Nearly three-quarters of participants (71%) are either not aware that such resources exist or haven’t used them. Just 8% have taken part in a digital event over the past 12 months, but those who have had an average satisfaction score 82 points higher than those unaware or not attending any events (833 vs. 751). Digital events are increasingly critical given Millennials preferred way or interacting as well as the increasingly virtual nature of today’s corporate workforce, where bringing employees together in a single physical location at the same time is increasingly infeasible.

Mobile Engagement

Despite the increasingly central role mobile devices are now playing in our lives as employees and consumers, just 23% of plan participants say they completely understand their providers’ mobile services, and even among those using this channel, the satisfaction with the mobile experience is significantly lower than online or phone channels. Even among millennials, who are significantly more likely to use mobile, satisfaction with the experience trails other channels.
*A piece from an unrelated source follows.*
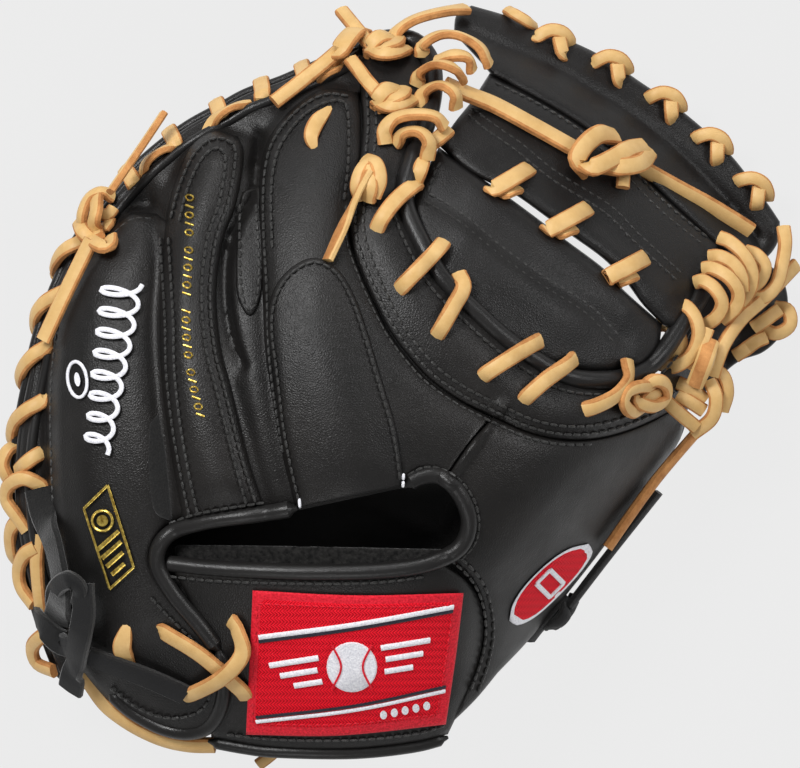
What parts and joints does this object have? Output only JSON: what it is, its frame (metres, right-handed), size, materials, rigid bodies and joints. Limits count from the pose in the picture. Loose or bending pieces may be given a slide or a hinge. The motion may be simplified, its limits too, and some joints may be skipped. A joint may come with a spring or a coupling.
{
  "type": "catcher's mitt",
  "caption": "Left-hand leather catcher's mitt with laced rim, laced web, padded pocket and wrist strap; the thumb side folds towards the fingers.",
  "frame": {"origin": "centre of the mitt's outline, on the plane that it lies on palm down", "axes": "+Z out of the back of the hand, +Y to the fingertips, +X to the thumb"},
  "size_m": [0.2646, 0.2578, 0.1026],
  "materials": {
    "black_leather": "full-grain, slightly waxed",
    "palm_leather": "full-grain, slightly waxed",
    "binding_leather": "smooth, rolled",
    "tan_lace": "rawhide, grain side pale, flesh side orange",
    "black_thong": "suede-edged strap leather",
    "padding": "pressed felt",
    "lining": "soft lining leather",
    "fur_lining": "short pile",
    "red_label": "woven",
    "web_leather": "full-grain, slightly waxed"
  },
  "bodies": {
    "hand": {"edge_panel": "black_leather", "pinky_stall": "black_leather", "ring_stall": "black_leather", "middle_stall": "black_leather", "index_stall": "black_leather", "index_finger_pad": "black_leather", "web_side_panel_fingers": "black_leather", "thumb_root_panel": "black_leather", "back_lining": "lining", "wrist_strap": "black_leather", "strap_fur_lining": "fur_lining", "strap_label": "red_label", "hand_opening_binding": "binding_leather", "strap_hem_binding": "binding_leather", "heel_binding": "binding_leather", "outer_rim_welt": "binding_leather", "inner_rim_welt": "binding_leather", "web_base_welt_fingers": "binding_leather", "palm_leather_fingers": "palm_leather", "palm_pad_fingers": "padding", "hand_lining": "lining", "web_lower_panel_fingers": "web_leather", "web_upper_panel_fingers": "web_leather", "web_top_bar_fingers": "web_leather", "rim_lace_loops": "tan_lace", "top_bar_lace_fingers": "tan_lace", "web_base_lace_fingers": "tan_lace", "web_tie_laces_fingers": "tan_lace", "web_cross_lace": "tan_lace", "web_cross_knot": "tan_lace", "web_index_lace": "tan_lace", "fingertip_knots": "tan_lace", "finger_knot": "tan_lace", "strap_cross_lace": "tan_lace", "heel_lace": "tan_lace", "pinky_thong": "black_thong", "pinky_thong_knot": "black_thong", "finger_lace_tail": "tan_lace", "rim_lace_tail": "tan_lace"},
    "thumb": {"palm_leather_thumb": "palm_leather", "palm_pad_thumb": "padding", "thumb_lace_knot": "tan_lace", "thumb_lace_tail": "tan_lace", "thumb_lining": "lining", "thumb_panel": "black_leather", "thumb_patch": "red_label", "thumb_thong_knot": "black_thong", "thumb_thong_tail": "black_thong", "thumb_tip_tongue": "web_leather", "top_bar_lace_thumb": "tan_lace", "web_base_lace_thumb": "tan_lace", "web_base_welt_thumb": "binding_leather", "web_cross_tail": "tan_lace", "web_lower_panel_thumb": "web_leather", "web_side_panel_thumb": "black_leather", "web_thumb_lace": "tan_lace", "web_tie_lace_thumb": "tan_lace", "web_top_bar_thumb": "web_leather", "web_upper_panel_thumb": "web_leather"}
  },
  "joints": [
    {"name": "thumb_fold", "type": "hinge", "parent": "hand", "child": "thumb", "pos_m": [0.023, -0.12, 0.02], "axis": [0.249, 0.9653, -0.0786], "range_deg": [0, 32], "stiffness_Nm_per_rad": 1.2}
  ]
}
One simple thing providers can do to improve this is to drive greater adoption and usage of mobile apps to replace the mobile web experience that produce the least satisfying outcomes for participants. Even a mobile optimized web experience is often not an intuitive or efficient experience on a small screen, but, as the chart below indicates, when users are aware of using an app, mobile experience scores increase dramatically.

Putting the Pieces Together

Ultimately, what we’ve found in analyzing the patterns of behavior among group retirement plan members is that a confluence of demographic, technological, and macroeconomic variables have introduced new challenges and presented new opportunities for plan providers. Increasingly, connecting in a meaningful way with retirement plan members requires an omni-channel approach that is sensitive to the preferences of different generational groups, but also able to be tailored to the individual. While technology has made it possible to achieve this high level of personalization, there is still an art to getting the investor satisfaction formula just right.

The one consistent truth our data show, however, is that that group retirement plan participants who are most satisfied and most likely to stay with their provider are those who are receiving personalized guidance and who are interacting with digital channels. These will be the two areas where retirement plan leaders will be able to set themselves apart from the pack. ◊

 

Endnotes
1. J.D. Power defines generational groups as Pre-Boomers (born before 1946); Boomers (1946-1964); Gen X (1965-1976); Gen Y (1977-1994); and Gen Z (1995-2004). Xennials (1978-1981) and Millennials (1982-1994) are subsets of Gen Y.